Economia
February 23 2018
È normale che al termine di oltre un decennio di agevolazioni e aiuti pubblici concessi a un’azienda per tutelarne l’occupazione, i suoi operai e i impiegati diminuiscano di quasi il 40 per cento e i dirigenti invece diventino tre volte tanto? È quel che è successo alla Embraco di Riva di Chieri, come si può ricavare dalla scheda sul Piano di reindustrializzazione dello stabilimento pubblicata a novembre scorso dalla Regione Piemonte.
Ed è una cosa che fa riflettere, perché l’indignazione di questi giorni per la sua delocalizzazione in Slovacchia ha acceso i riflettori soprattutto sulla presunta concorrenza sleale di quel paese nei nostri confronti (con l’inevitabile corredo di recriminazioni sui rapporti fra partner europei). Ma non sarebbe male occuparsi anche del versante italiano di questa vicenda. Che si può riassumere, schematicamente, nella domanda: i milioni di euro pubblici per sostenere la Embraco, che ora clamorosamente “sbraca”, sono stati spesi bene?
La faccenda è delicata e complessa, coinvolgendo non solo il tema teorico generale dell’efficacia degli ammortizzatori sociali con cui si affrontano le crisi aziendali, ma anche il destino reale e concreto di centinaia di lavoratori in carne ed ossa. Per affrontarla è bene partire dai fatti. E il primo fatto da considerare è che la crisi della Embraco non è scoppiata adesso, ma dura da quasi 15 anni. Era il 2004 quando l’azienda dichiarò l’intenzione di chiudere gli impianti di Riva di Chieri e mandare a casa più di 800 persone.
Per difendere i loro posti di lavoro la politica si mobilitò sia a livello locale che nazionale. Il 5 agosto 2005 fu firmato un accordo di programma che prevedeva l’acquisto di aree dismesse dalla Embraco da parte della finanziaria regionale Finpiemonte al prezzo, certamente non modico, di 7,1 milioni più iva. Altri soldi furono spesi per ristrutturare l’immobile che vi si trovava e metterlo a disposizione di altre imprese (e in parte della stessa Embraco, in comodato d’uso gratuito) in vista della reindustrializzazione dell’area.
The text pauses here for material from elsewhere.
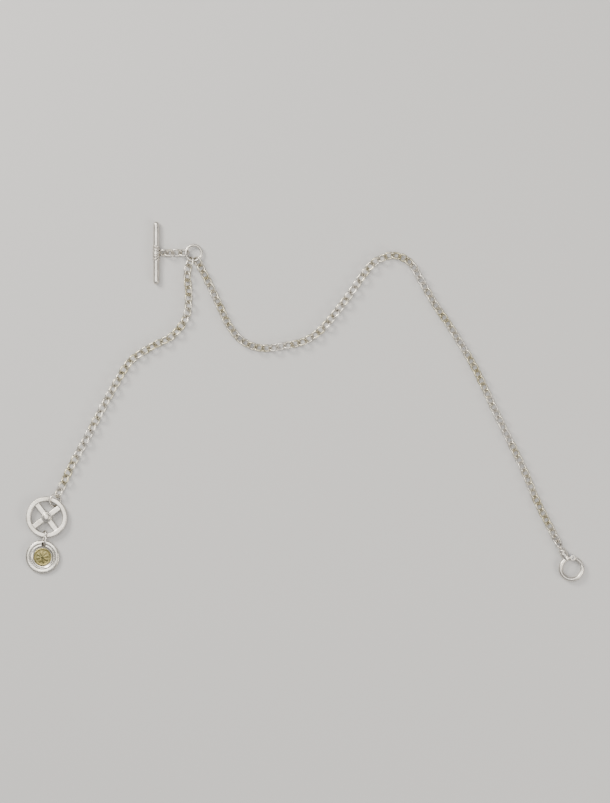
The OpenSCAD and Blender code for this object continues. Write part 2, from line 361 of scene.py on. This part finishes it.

L’azienda dal canto suo ha investito 7,6 milioni per aumentare la capacità produttiva da 1,7 a 2,3 milioni di pezzi l’anno, ma questo non è stato sufficiente a tirarla fuori dalla crisi che ha dato il via alla trafila degli ammortizzatori sociali: prima la solidarietà, poi la cassa integrazione, poi ancora la solidarietà, in un andirivieni quasi senza interruzione fino al novembre 2017, quando l’azienda ha dichiarato di dover rinunciare all’ultima agevolazione in quanto la produzione programmata per i mesi successivi comportava un numero di ore di lavoro inferiore a quanto previsto dalla legge.
È stato l’annuncio ufficiale del cambio di rotta, divenuto incandescente nei giorni scorsi con le trattative interrotte fra l’azienda e il ministro Calenda.
Calcolare quanti soldi pubblici siano stati spesi complessivamente per tenere a galla la Embraco in tutti questi anni è un’operazione impossibile (si tratta comunque di parecchi milioni) anche per l’intreccio inestricabile fra risorse dell’Inps, dello Stato e dei lavoratori che confluiscono negli ammortizzatori sociali. Chiedere ragione del loro uso tuttavia è più che giusto, sacrosanto, specie nel momento in cui l’azienda dichiara fallito il tentativo di salvataggio per levare le tende e trasferirsi in un altro paese.
Gli stessi sindacati avvertono che ci si muove su un terreno minato, perché la libertà di impresa è un valore (giustamente) irrinunciabile e se si pongono vincoli troppo stretti c’è il rischio che le aziende preferiscano rinunciare agli ammortizzatori sociali, licenziando direttamente i lavoratori e lasciandoli senza alcuna protezione. Giusto. Ma se un’impresa riceve per anni aiuti pubblici (in qualunque forma erogati) con cui non riesce a cavarsi dalla crisi è inevitabile chiedersi se quelle risorse potessero essere spese con maggior profitto per l’occupazione e per il paese.
Nel caso della Embraco la già citata scheda della Regione Piemonte ci ricorda che dal febbraio del 2005 al dicembre del 2016 (ultimo dato disponibile) gli operai sono passati da 760 a 437; gli impiegati da 120 a 104; i dirigenti da 4 a 12. Ecco, sarebbe interessante sapere qual è la logica industriale di questi numeri e se qualche controparte pubblica si sia posta il problema del loro significato.